The proposed mutual recognition agreement (MRA) is a common mechanism in international trade, particularly in highly regulated sectors. For instance, the US and the EU have long-standing MRAs in aviation safety, streamlining processes and reducing duplication of effort for their respective industries. India seeks a similar arrangement, arguing that its DGCA standards, while procedurally different, uphold equivalent levels of safety and quality. The challenge lies in convincing EASA of this equivalency, a process that typically involves thorough audits, technical assessments, and confidence-building measures between the regulatory bodies.
The broader Free Trade Agreement (FTA) with the EU, heralded as the "mother of all deals," forms the strategic backdrop for this aviation push. Signed after years of protracted negotiations, the FTA aims to eliminate or significantly reduce tariffs on over 90% of traded goods. India’s willingness to lower duties on specific European products is now being strategically deployed as a "bargaining chip" to secure reciprocal concessions in services, particularly in the MRO sector. This demonstrates a sophisticated approach to trade negotiations, where access to one’s market is exchanged for critical market access and regulatory harmonization in areas of strategic national interest.

Globally, the MRO market is dominated by established hubs in North America, Europe, and Asia-Pacific, with players like Singapore, Dubai, and Shannon having cultivated robust ecosystems supported by strong regulatory frameworks, advanced infrastructure, and skilled labor. India’s aspirations to join these ranks are not unfounded. Its geographical location, situated at the crossroads of major East-West air routes, provides a natural advantage. Coupled with a vast pool of engineering talent and relatively lower labor costs, India has the potential to emerge as a cost-effective, high-quality MRO destination for airlines operating across Asia, the Middle East, and even parts of Africa.
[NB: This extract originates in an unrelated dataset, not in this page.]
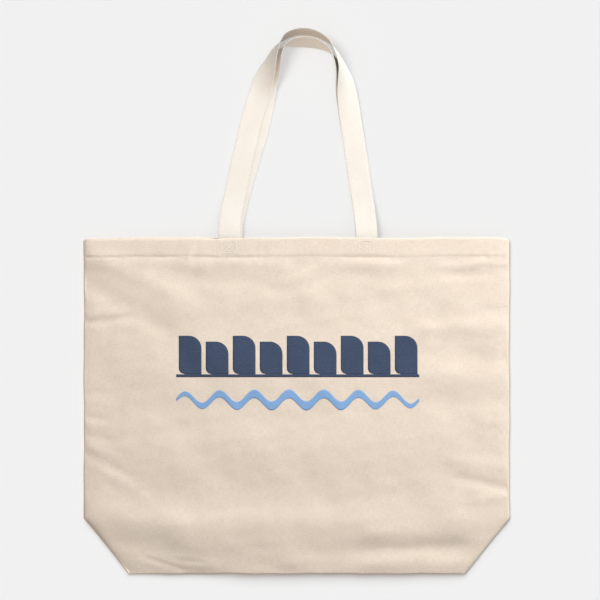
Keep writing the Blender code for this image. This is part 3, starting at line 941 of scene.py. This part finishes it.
def body_grid(settings):
    """Grid of the one long cloth: front hem, front, base folded inwards, back, back hem."""
    columns = edge_columns(HALF_WIDTH, settings.grid_step)
    full = row_places(columns, HALF_WIDTH)
    hem_x = row_places(columns, HALF_WIDTH - HEM_INSET)
    turn_x = (full + hem_x) / 2
    hem_ys = np.linspace(HEM_LOW_Y - HEM_END, MOUTH_Y - LAYER / 2, 8)
    top_y = hem_ys[-1]
    fold_y = BASE_Y + LAYER / 2
    fold_x = row_places(columns, half_width(fold_y) - BASE_INSET)
    inner_y = GUSSET_TOP_Y - LAYER / 2
    inner_x = row_places(columns, BASE_FOLD_HALF)
    upper = np.full(fold_x.shape, EDGE_STACK - GAP - CLOTH / 2)
    lower = np.full(fold_x.shape, LAYER + CLOTH / 2)

    def panel(ys, middle):
        places = [(row_places(columns, half_width(y)), y) for y in ys]
        return [(x, y, middle(x, y, settings)) for x, y in places]

    def base_leg(shares, height):
        steps = [(fold_x + (inner_x - fold_x) * k, fold_y + (inner_y - fold_y) * k) for k in shares]
        return [(x, y, height) for x, y in steps]

    rows = [(hem_x, y, front_middle(hem_x, y, settings) - LAYER) for y in hem_ys]
    over = front_middle(full, top_y, settings)
    under = front_middle(hem_x, top_y, settings) - LAYER
    rows += turn_rows(turn_x, top_y, 1, under, over)
    rows += panel(front_rows(settings.grid_step), front_middle)
    fronts = len(rows)
    rows += turn_rows(fold_x, fold_y, -1, front_middle(fold_x, fold_y, settings), upper)
    shares = np.linspace(0, 1, 14)
    rows += base_leg(shares, upper)
    rows += turn_rows(inner_x, inner_y, 1, upper, lower)
    rows += base_leg(shares[::-1], lower)
    rows += turn_rows(fold_x, fold_y, -1, lower, back_middle(fold_x, fold_y, settings))
    rows += panel(front_rows(settings.grid_step * 1.5)[::-1], back_middle)
    over = back_middle(hem_x, top_y, settings) + LAYER
    under = back_middle(full, top_y, settings)
    rows += turn_rows(turn_x, top_y, 1, under, over)
    rows += [(hem_x, y, back_middle(hem_x, y, settings) + LAYER) for y in hem_ys[::-1]]
    points = np.array([np.stack([x, np.broadcast_to(y, x.shape), z], axis=-1) for x, y, z in rows])
    front = np.arange(len(rows)) < fronts
    return points, front.astype(float)[:, None]


def flat_uv(points):
    """UVs in metres: x across, and the distance along the cloth."""
    middle = points.shape[1] // 2
    steps = np.linalg.norm(np.diff(points[:, middle], axis=0), axis=1)
    along = np.concatenate([[0.0], np.cumsum(steps)])
    u = points[:, :, 0]
    v = np.broadcast_to(along[:, None], u.shape)
    return np.stack([u, v], axis=-1)


class TOTE_OT_add_body(bpy.types.Operator):
    """Add the bag's body: one long canvas, hemmed at both ends and folded in at the base."""

    bl_idname = "tote.add_body"
    bl_label = "Canvas Body"

    def execute(self, context):
        settings = context.scene.tote_canvas
        points, front = body_grid(settings)
        uv = flat_uv(points)
        dx, dy = warp(points[:, :, 0], points[:, :, 1], front)
        points[:, :, 0] += dx
        points[:, :, 1] += dy
        body = grid_object("canvas_body", points, uv, get_material("natural_canvas"))
        thicken(body, CLOTH)
        nodes = ("front_panel", "back_panel", "base_gusset", "front_hem", "back_hem")
        place(body, "bag", "canvas", *nodes)
        return {"FINISHED"}


# ---------------------------------------------------------------- seams and corners inside


def add_strip(name, start, end, width, layers_low, canvas, side):
    """Two layers of seam allowance along a line, with slightly uneven cut edges."""
    count = 90
    share = np.linspace(0, 1, count)
    path = np.outer(1 - share, start) + np.outer(share, end)
    across = np.array((end[1] - start[1], start[0] - end[0]))
    across = across / np.linalg.norm(across) * side
    ragged = 0.00025 * np.sin(share * 173.0) + 0.0002 * np.sin(share * 71.0 + 1.0)
    pieces = []
    for layer in range(2):
        low = layers_low + layer * CLOTH
        rows = []
        for reach in (0.0, 0.35, 0.7, 1.0):
            spread = width * reach + (ragged * (1 if layer else -1) if reach == 1.0 else 0)
            xy = path + across * np.reshape(spread, (-1, 1))
            z = low + CLOTH / 2 + back_low(xy[:, 1]) + 0.00003 * np.sin(share * 60 + layer)
            rows.append(np.column_stack([xy, z]))
        points = np.stack(rows)
        uv = np.stack([points[:, :, 1], points[:, :, 0]], axis=-1)
        piece = grid_object(f"{name}_layer_{layer + 1}", points, uv, canvas)
        thicken(piece, CLOTH * 0.94)
        pieces.append(piece)
    return pieces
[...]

However, realizing this potential will require more than just regulatory alignment. Significant capital investment in state-of-the-art facilities, advanced tooling, and continuous workforce training will be crucial. While Airbus has already established an extensive MRO presence in India through partnerships with entities like Hindustan Aeronautics Ltd (HAL) and Indamer, catering to its growing fleet, broader industry development hinges on a favorable regulatory environment that encourages both domestic and international players. The Indian government has also shown commitment through domestic policy reforms, including tax rationalization and incentivizing MRO units, to further bolster the sector.
The road ahead involves intricate technical discussions between the DGCA and EASA, likely necessitating detailed comparative analyses of their respective safety regulations, certification procedures, and oversight mechanisms. The goal is not merely to get a rubber stamp but to establish a robust framework of trust and mutual understanding that upholds the highest standards of aviation safety. If successful, this strategic maneuver within the India-EU FTA could be a game-changer, propelling India’s MRO industry onto the global stage, saving valuable foreign exchange, creating high-value jobs, and cementing India’s position as a critical node in the international aerospace value chain. The outcome of these discussions will not only define the future trajectory of India’s MRO sector but also serve as a precedent for how trade agreements can unlock growth in highly technical and regulated industries.